— Task prompt —
Begin at the first line below and copy each line exactly, ending with the line where "const hookEyeReach = 13;" appears.

— Recorded data —
- - - - -

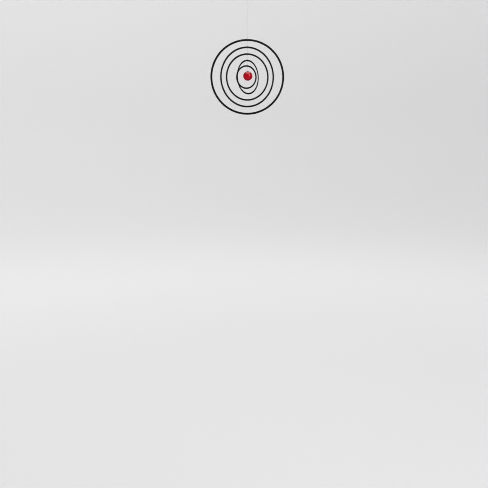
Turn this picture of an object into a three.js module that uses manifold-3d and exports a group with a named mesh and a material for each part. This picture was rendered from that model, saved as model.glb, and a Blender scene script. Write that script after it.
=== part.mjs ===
// Hanging mobile: five flat rings, each hung inside the next larger one on a short thread, and a
// ball hung in the middle. Millimetres, +Z up. A hook bears at the origin, inside the top of the
// hanging thread's eye, and every ring turns freely about the vertical line through it. The
// outer ring lies in the XZ plane. The others are turned as the air has left them.
import * as THREE from "three";
import { mergeVertices } from "three/addons/utils/BufferGeometryUtils.js";
import Module from "manifold-3d";

// Thread, with an eye knotted round the edge of each ring that it holds or hangs from
const threadDiameter = 0.3;
const threadClearance = 0.4; // round a thread in its hole, and between an eye and a ring
const knotDiameter = 1;
const knotHeight = 1.3;
const knotRise = 1.6; // from a ring's edge to the middle of the knot beyond it

// Hanging thread, which ends in a larger eye for a hook
const hangingDrop = 142; // from the hook to the top of the outer ring
const hookEyeDiameter = 8;
const hookEyeReach = 13; // from the top of the eye to the middle of its knot

// Rings, all cut from one sheet: the width of each, and the clear gap round each inner one
const sheetThickness = 0.6;
const outerWidth = 6.5;
const secondGap = 17;
const secondWidth = 5.7;
const thirdGap = 15.7;
const thirdWidth = 5.5;
const fourthGap = 14.85;
const fourthWidth = 5.2;
const innerGap = 12.2;
const innerWidth = 5.2;
const innerOpening = 65.6;

// Ball, with a short neck that the thread is fixed into
const ballDiameter = 30;
const ballRise = 3.5; // the ball's centre above the rings' centre
const neckDiameter = 3;
const neckHeight = 2;
const neckFillet = 1.2;
const neckLip = 0.4;
const boreDepth = 5;

// Pose at rest: how far each ring is turned from the outer one, seen from above
const secondTurnDegrees = 18.2;
const thirdTurnDegrees = 15.9;
const fourthTurnDegrees = 42.5;
const innerTurnDegrees = 21.1;
const fourthLeanDegrees = 2.2; // the fourth ring's load hangs at one face, so its foot swings out
// The ball hangs a little to one side of the inner ring's own thread, and balances the ring,
// whose centre hangs to the other side.
const ballAside = 1.25;
const innerRingAside = -3.7;

// Facets
const ringSides = 90;
const holeSides = 10;
const threadSides = 8;
const eyeSteps = 12;
const hookEyeSteps = 18;
const hangingSteps = 42;
const knotSides = 8;
const ballSides = 28;
const ballSteps = 12;

const threadRadius = threadDiameter / 2;
const holeRadius = threadRadius + threadClearance;
const eyeRadius = sheetThickness / 2 + threadClearance + threadRadius;
const X = new THREE.Vector3(1, 0, 0);
const Y = new THREE.Vector3(0, 1, 0);

const black = new THREE.MeshStandardMaterial({ color: 0x0b0b0c, roughness: 0.42, metalness: 0 });
const red = new THREE.MeshStandardMaterial({ color: 0xb00a1c, roughness: 0.15, metalness: 0 });
const nylon = new THREE.MeshStandardMaterial({ color: 0xb4b6b8, roughness: 0.3, metalness: 0 });

const wasm = await Module();
wasm.setup();

// A closed geometry as a solid that can be joined.
function solidOf(geometry) {
  const bare = geometry.clone();
  bare.deleteAttribute("normal");
  bare.deleteAttribute("uv");
  const merged = mergeVertices(bare, 1e-4);
  const triVerts = new Uint32Array(merged.index.array);
  const vertProperties = merged.attributes.position.array;
  return new wasm.Manifold(new wasm.Mesh({ numProp: 3, vertProperties, triVerts }));
}

// Closed geometries that run into each other, as one.
function joined(geometries) {
  const mesh = geometries
    .map(solidOf)
    .reduce((a, b) => a.add(b))
    .getMesh();
  const geometry = new THREE.BufferGeometry();
  geometry.setAttribute("position", new THREE.BufferAttribute(mesh.vertProperties, 3));
  geometry.setIndex(new THREE.BufferAttribute(mesh.triVerts, 1));
  geometry.computeVertexNormals();
  return geometry;
}

const radians = THREE.MathUtils.degToRad;

// The height of a circle's top over its centre, at a distance to the side of it.
function riseAt(radius, aside) {
  return Math.sqrt(radius ** 2 - aside ** 2);
}

// Rings from the outside in. Each is held by a hole near its outer edge, which is where its own
// frame starts, and carries the next thread in a hole near its inner edge.
const rings = [
  { name: "outer_ring", width: outerWidth, gap: secondGap },
  { name: "second_ring", width: secondWidth, gap: thirdGap, turn: secondTurnDegrees },
  { name: "third_ring", width: thirdWidth, gap: fourthGap, turn: thirdTurnDegrees },
  {
    name: "fourth_ring",
    width: fourthWidth,
    gap: innerGap,
    turn: fourthTurnDegrees,
    lean: fourthLeanDegrees,
  },
  {
    name: "inner_ring",
    width: innerWidth,
    turn: innerTurnDegrees,
    aside: innerRingAside,
    loadAside: ballAside,
  },
].map((ring) => ({ gap: 0, turn: 0, lean: 0, aside: 0, loadAside: 0, ...ring }));

rings.reduceRight((opening, ring) => {
  ring.innerRadius = opening + ring.gap;
  ring.outerRadius = ring.innerRadius + ring.width;
  ring.holeInset = ring.width / 4;
  return ring.outerRadius;
}, innerOpening / 2);

const ringsCentre = -hangingDrop - rings[0].outerRadius;

for (const ring of rings) {
  ring.centreDrop = riseAt(ring.outerRadius - ring.holeInset, ring.aside);
  ring.loadDrop =
    ring.centreDrop - riseAt(ring.innerRadius + ring.holeInset, ring.loadAside - ring.aside);
  ring.holdHeight = ringsCentre + ring.centreDrop * Math.cos(radians(ring.lean));
  ring.loadHeight = ring.holdHeight - ring.loadDrop;
}

function circleAt(x, y, radius, sides) {
  const points = [];
  for (let i = 0; i < sides; i++) {
    const angle = (2 * Math.PI * i) / sides;
    points.push(new THREE.Vector2(x + radius * Math.cos(angle), y + radius * Math.sin(angle)));
  }
  return points;
}

// A flat ring in the XZ plane, hanging from the hole at its origin.
function ringGeometry(ring) {
  const centre = [ring.aside, -ring.centreDrop];
  const shape = new THREE.Shape(circleAt(...centre, ring.outerRadius, ringSides));
  shape.holes = [
    new THREE.Path(circleAt(...centre, ring.innerRadius, ringSides)),
    new THREE.Path(circleAt(0, 0, holeRadius, holeSides)),
    new THREE.Path(circleAt(ring.loadAside, -ring.loadDrop, holeRadius, holeSides)),
  ];
  return new THREE.ExtrudeGeometry(shape, { depth: sheetThickness, bevelEnabled: false })
    .translate(0, 0, -sheetThickness / 2)
    .rotateX(Math.PI / 2);
}

const threadSection = new THREE.Shape(circleAt(0, 0, threadRadius, threadSides));

function tube(points, steps) {
  const extrudePath = new THREE.CatmullRomCurve3(points);
  return new THREE.ExtrudeGeometry(threadSection, { steps, extrudePath });
}

function stem(from, to, steps) {
  return tube([new THREE.Vector3(0, 0, from), new THREE.Vector3(0, 0, to)], steps);
}

// An eye of thread and its knot. The eye's round end is at the height "end", the middle of its
// knot at the height "knot", and the eye opens along the level direction "across".
function eye(end, knot, across, radius, steps) {
  const up = Math.sign(knot - end);
  const flank = Math.abs(knot - end) - radius;
  const side = [];
  const stops = 4;
  for (let i = 0; i <= stops; i++) {
    const angle = (Math.PI / 2) * (i / stops);
    side.push([radius * Math.sin(angle), radius * (1 - Math.cos(angle))]);
  }
  for (let i = 1; i <= stops; i++) {
    const share = i / stops;
    side.push([radius * (1 - share ** 2), radius + flank * share]);
  }
  const line = [...side.slice(1).map(([out, rise]) => [-out, rise]).reverse(), ...side];
  const points = line.map(([out, rise]) =>
    across.clone().multiplyScalar(out).setZ(end + up * rise),
  );
  const ball = new THREE.SphereGeometry(1, knotSides, knotSides - 2)
    .rotateX(Math.PI / 2)
    .scale(knotDiameter / 2, knotDiameter / 2, knotHeight / 2)
    .translate(0, 0, knot);
  return [tube(points, steps), ball];
}

function threadMesh(name, geometries) {
  const mesh = new THREE.Mesh(joined(geometries), nylon);
  mesh.name = name;
  return mesh;
}

// The distance from a ring's hole to the middle of the knot beyond its edge.
function knotReach(ring) {
  return ring.holeInset + knotRise;
}

// The thread that the whole mobile hangs on, from the hook to the outer ring.
function hangingThread(ring) {
  const hold = ring.holdHeight;
  const lowKnot = hold + knotReach(ring);
  const highKnot = threadRadius - hookEyeReach;
  return threadMesh("hanging_thread", [
    ...eye(hold, lowKnot, Y, eyeRadius, eyeSteps),
    stem(lowKnot, highKnot, hangingSteps),
    ...eye(threadRadius, highKnot, X, hookEyeDiameter / 2 + threadRadius, hookEyeSteps),
  ]);
}

// The thread between a ring and the next one in. Each eye opens along its own ring's axis.
function ringThread(upper, lower) {
  const highKnot = upper.loadHeight - knotReach(upper);
  const lowKnot = lower.holdHeight + knotReach(lower);
  const acrossUpper = Y.clone().applyAxisAngle(new THREE.Vector3(0, 0, 1), radians(upper.turn));
  const acrossLower = Y.clone().applyAxisAngle(new THREE.Vector3(0, 0, 1), radians(lower.turn));
  return threadMesh(lower.name + "_thread", [
    ...eye(upper.loadHeight, highKnot, acrossUpper, eyeRadius, eyeSteps),
    stem(lowKnot, highKnot, 1),
    ...eye(lower.holdHeight, lowKnot, acrossLower, eyeRadius, eyeSteps),
  ]);
}

const ballHeight = ringsCentre + ballRise;
const neckTop = ballHeight + ballDiameter / 2 + neckHeight;

// The thread from the inner ring down into the ball's neck, in that ring's own direction.
function ballThread(ring) {
  const knot = ring.loadHeight - knotReach(ring);
  const foot = neckTop - boreDepth + threadClearance;
  const mesh = threadMesh("ball_thread", [
    ...eye(ring.loadHeight, knot, Y, eyeRadius, eyeSteps),
    stem(foot, knot, 1),
  ]);
  mesh.position.x = ring.loadAside;
  return mesh;
}

// The ball turned in one piece with its neck, and a blind bore down the neck for the thread.
function ballGeometry() {
  const radius = ballDiameter / 2;
  const neck = neckDiameter / 2;
  const top = radius + neckHeight;
  const shoulder = Math.acos((neck + neckFillet) / radius);
  const fillet = new THREE.QuadraticBezierCurve(
    new THREE.Vector2(neck + neckFillet, radius * Math.sin(shoulder)),
    new THREE.Vector2(neck, riseAt(radius, neck)),
    new THREE.Vector2(neck, Math.min(radius + neckFillet, top - neckLip)),
  );
  const lip = new THREE.QuadraticBezierCurve(
    new THREE.Vector2(neck, top - neckLip),
    new THREE.Vector2(neck, top),
    new THREE.Vector2(neck - neckLip, top),
  );
  const profile = [];
  for (let i = 0; i < ballSteps; i++) {
    const angle = -Math.PI / 2 + (shoulder + Math.PI / 2) * (i / ballSteps);
    profile.push(new THREE.Vector2(radius * Math.cos(angle), radius * Math.sin(angle)));
  }
  profile[0].x = 0;
  profile.push(
    ...fillet.getPoints(3),
    ...lip.getPoints(2),
    new THREE.Vector2(holeRadius, top),
    new THREE.Vector2(holeRadius, top - boreDepth),
    new THREE.Vector2(0, top - boreDepth),
  );
  return new THREE.LatheGeometry(profile, ballSides).rotateX(Math.PI / 2);
}

const mobile = new THREE.Group();
mobile.add(hangingThread(rings[0]));

rings.forEach((ring, i) => {
  const mesh = new THREE.Mesh(ringGeometry(ring), black);
  mesh.name = ring.name;
  mesh.rotation.x = -radians(ring.lean);
  mesh.position.z = ring.holdHeight;
  const turned = new THREE.Group();
  turned.rotation.z = radians(ring.turn);
  turned.add(mesh);
  mobile.add(turned);
  if (i > 0) mobile.add(ringThread(rings[i - 1], ring));
  if (i === rings.length - 1) {
    const ball = new THREE.Mesh(ballGeometry(), red);
    ball.name = "ball";
    ball.position.set(ring.loadAside, 0, ballHeight);
    turned.add(ball, ballThread(ring));
  }
});

export default mobile;
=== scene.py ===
"""Hanging mobile: five flat black rings, each hung inside the next larger one on a short thread,
and a glossy red ball hung in the middle. Metres, +Z up. A hook bears at the origin, and every ring
turns freely about the vertical line below it."""
import math

import bmesh
import bpy
import numpy as np
from mathutils import Matrix, Vector


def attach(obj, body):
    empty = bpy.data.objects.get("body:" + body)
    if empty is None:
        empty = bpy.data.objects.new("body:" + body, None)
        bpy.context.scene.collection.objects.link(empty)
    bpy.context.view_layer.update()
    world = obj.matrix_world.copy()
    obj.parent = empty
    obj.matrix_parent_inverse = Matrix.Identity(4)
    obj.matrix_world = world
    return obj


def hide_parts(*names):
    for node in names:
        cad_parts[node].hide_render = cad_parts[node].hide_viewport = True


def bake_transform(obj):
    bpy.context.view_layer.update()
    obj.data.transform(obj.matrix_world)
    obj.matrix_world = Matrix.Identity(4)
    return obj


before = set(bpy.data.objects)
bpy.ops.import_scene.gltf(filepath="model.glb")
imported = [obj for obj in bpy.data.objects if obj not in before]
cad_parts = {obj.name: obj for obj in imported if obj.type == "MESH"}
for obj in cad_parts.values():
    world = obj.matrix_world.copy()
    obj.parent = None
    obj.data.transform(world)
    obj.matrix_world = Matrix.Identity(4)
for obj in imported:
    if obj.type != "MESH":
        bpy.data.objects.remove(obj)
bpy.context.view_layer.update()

MM = 0.001
UP = Vector((0, 0, 1))
SAME_POINT_DIGITS = 8  # corners that agree to this many decimals of a metre are one
MERGE_DISTANCE = 1e-9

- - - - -

— Correct output —
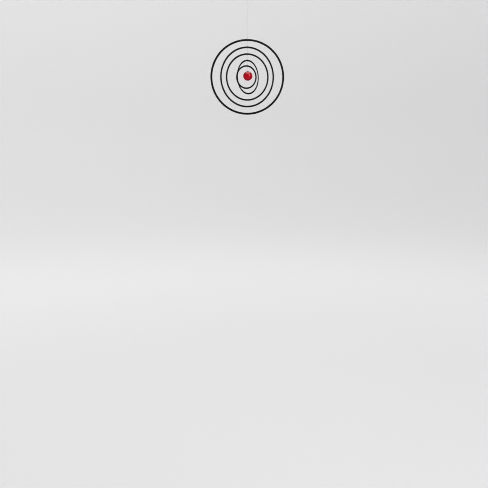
Turn this picture of an object into a three.js module that uses manifold-3d and exports a group with a named mesh and a material for each part. This picture was rendered from that model, saved as model.glb, and a Blender scene script. Write that script after it.
=== part.mjs ===
// Hanging mobile: five flat rings, each hung inside the next larger one on a short thread, and a
// ball hung in the middle. Millimetres, +Z up. A hook bears at the origin, inside the top of the
// hanging thread's eye, and every ring turns freely about the vertical line through it. The
// outer ring lies in the XZ plane. The others are turned as the air has left them.
import * as THREE from "three";
import { mergeVertices } from "three/addons/utils/BufferGeometryUtils.js";
import Module from "manifold-3d";

// Thread, with an eye knotted round the edge of each ring that it holds or hangs from
const threadDiameter = 0.3;
const threadClearance = 0.4; // round a thread in its hole, and between an eye and a ring
const knotDiameter = 1;
const knotHeight = 1.3;
const knotRise = 1.6; // from a ring's edge to the middle of the knot beyond it

// Hanging thread, which ends in a larger eye for a hook
const hangingDrop = 142; // from the hook to the top of the outer ring
const hookEyeDiameter = 8;
const hookEyeReach = 13; // from the top of the eye to the middle of its knot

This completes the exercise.